Pacific facing crisis too
Pacific Media Centre director Professor David Robie, who is also deeply concerned about the impending crisis for many Pacific Islands media groups, said his response to the closures in Australia and New Zealand was “in a word – devastated”.
“The media in many respects has been dying a slow death, certainly in print. And although we have a number of small yet successful start-up digital media ventures, we have witnessed the gradual decline of quality media overall in New Zealand,” he said.
“In one foul swoop, a foreign-owned corporate, Bauer Media, has been allowed to destroy the heart of New Zealand’s magazine industry. And there has been barely a whimper.

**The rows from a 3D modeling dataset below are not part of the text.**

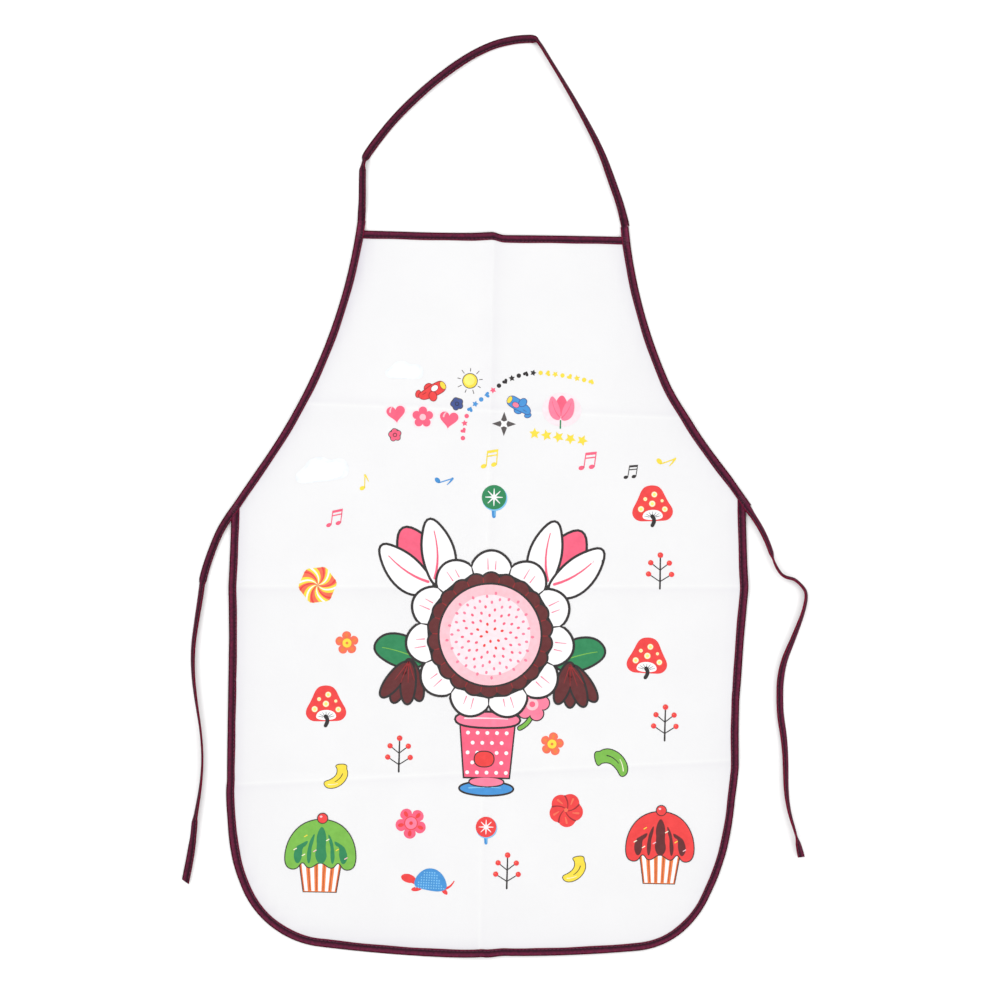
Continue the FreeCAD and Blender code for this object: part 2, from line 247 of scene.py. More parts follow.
def arm_geometry():
    """Start, heading, radius and turn of the armhole's arc, which runs into its straight end."""
    end = Vector((HALF, WAIST_Y)) - ahead(ARM_ANGLE - 90) * ARM_STRAIGHT
    start = Vector((BIB_HALF, BIB_Y))
    chord = end - start
    chord_angle = math.degrees(math.atan2(chord.x, -chord.y))
    half_turn = ARM_ANGLE - chord_angle
    radius = chord.length / (2 * math.sin(math.radians(half_turn)))
    return start, chord_angle - half_turn - 90, radius, 2 * half_turn


def arm_path(before, after):
    start, heading, radius, turn = arm_geometry()
    first = start - ahead(heading) * before
    return walk(first, heading, [before, (radius, -turn), ARM_STRAIGHT + after])


def skirt_path():
    side, corner = math.radians(SIDE_TURN), math.radians(SIDE_TURN + CORNER_TURN)
    taken = SIDE_RADIUS * (1 - math.cos(side)) + CORNER_RADIUS * (math.cos(side) - math.cos(corner))
    hem_radius = (HALF - taken) / math.cos(corner)
    drop = SIDE_RADIUS * math.sin(side) + CORNER_RADIUS * (math.sin(corner) - math.sin(side))
    drop += hem_radius * (1 - math.sin(corner))
    hem_turn = 90 - SIDE_TURN - CORNER_TURN
    straight = WAIST_Y - HEM_Y - drop
    runs = [straight, (SIDE_RADIUS, SIDE_TURN), (CORNER_RADIUS, CORNER_TURN), (hem_radius, hem_turn)]
    return walk((HALF, WAIST_Y), -90, runs)


def mirrored(path):
    return [(Vector((-p.x, p.y)), Vector((-n.x, n.y))) for p, n in path]


# ------------------------------------------------------------------ building
def added(name, data):
    """A new object in the scene."""
    made = bpy.data.objects.new(name, data)
    bpy.context.scene.collection.objects.link(made)
    return made


def select_only(piece):
    bpy.ops.object.select_all(action="DESELECT")
    piece.select_set(True)
    bpy.context.view_layer.objects.active = piece


def piece_of(name, verts, faces, material):
    mesh = bpy.data.meshes.new(name)
    mesh.from_pydata([tuple(v) for v in verts], [], faces)
    mesh.materials.append(material)
    return added(name, mesh)


def outward(piece):
    shape = bmesh.new()
    shape.from_mesh(piece.data)
    bmesh.ops.recalc_face_normals(shape, faces=shape.faces)
    shape.to_mesh(piece.data)
    shape.free()
    return piece


def smooth(piece, angle=40):
    select_only(piece)
    bpy.ops.object.shade_smooth_by_angle(angle=math.radians(angle))
    piece.select_set(False)
    return piece


def stand_for(piece, slot, *nodes):
    """The piece stands for those parts, which are hidden. The slot is not used."""
    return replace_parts(piece, *nodes)


def skin(name, rings, along, across, material):
    """A closed skin through rings of points. Its map holds the place along and across the tape."""
    count, size = len(rings), len(rings[0])
    verts = [p for ring in rings for p in ring]
    faces = []
    for i in range(count - 1):
        for k in range(size):
            j = (k + 1) % size
            faces.append((i * size + k, i * size + j, (i + 1) * size + j, (i + 1) * size + k))
    faces.append(tuple(range(size)))
    faces.append(tuple(range((count - 1) * size, count * size)))
    piece = piece_of(name, verts, faces, material)
    layer = piece.data.uv_layers.new(name="UVMap")
    for loop in piece.data.loops:
        row, column = divmod(loop.vertex_index, size)
        layer.data[loop.index].uv = (along[row], across[column])
    return smooth(outward(piece))


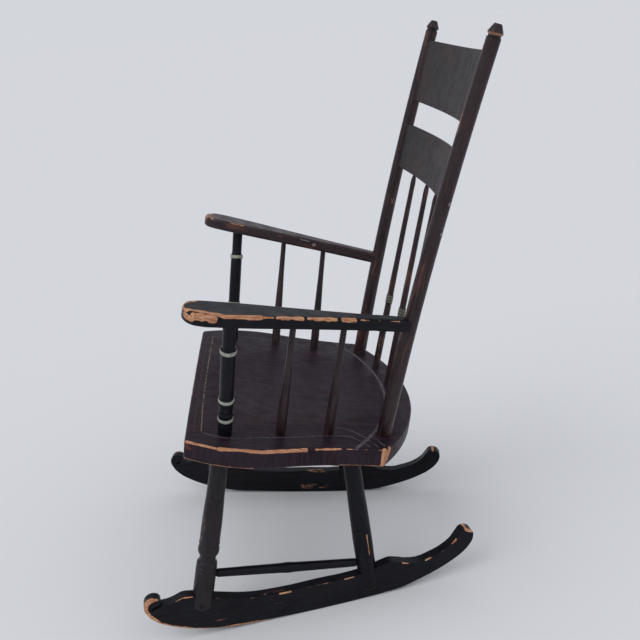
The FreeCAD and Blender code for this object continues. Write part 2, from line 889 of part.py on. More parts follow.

“We no longer even have a strong media union – such as Australia has with the MEAA to stage at least some semblance of a defence. I find it quite outrageous that a German company can do this, one that has just reported group profits back home – just dump a cluster of NZ cultural icons in publishing with such titles as Metro, the Listener and NZ Woman’s Weekly with their long and proud histories.
“Especially when we are led to believe that the government tried to intervene and offered substantial financial support to keep the company going. One suspects that Bauer were planning to scuttle the magazines anyway and the pandemic simply provided the pretext.”
Dr Robie said he believed all media in New Zealand should have been treated as “essential services” – especially in this “so-called post-truth era when we are faced with an avalanche on lies, disinformation and fake news”.
“Many among the general public don’t know what to believe any more. We need more quality media with a trusted pedigree, not less.
“And community publications identified closely with their neighbourhoods and ethnic and diasporic media are also vitally important in our democracy. Closing or silencing of media inevitably weakens the robustness of our democracy.”
Apart from Bauer Media, the Northland Age and Radio Sport, Mediaworks has asked staff to take a 15 percent pay cut, Television New Zealand has frozen payrates, NZME is calling redundancies and Stuff staff have been warned to expect a cull.
Sri Krishnamurthi graduated with a Postgraduate Diploma in Communication Studies (Digital Media) in 2019. He has been a special projects writer for the Pacific Media Centre since he joined AUT and is this year the PMC Pacific Media Watch freedom project contributing editor.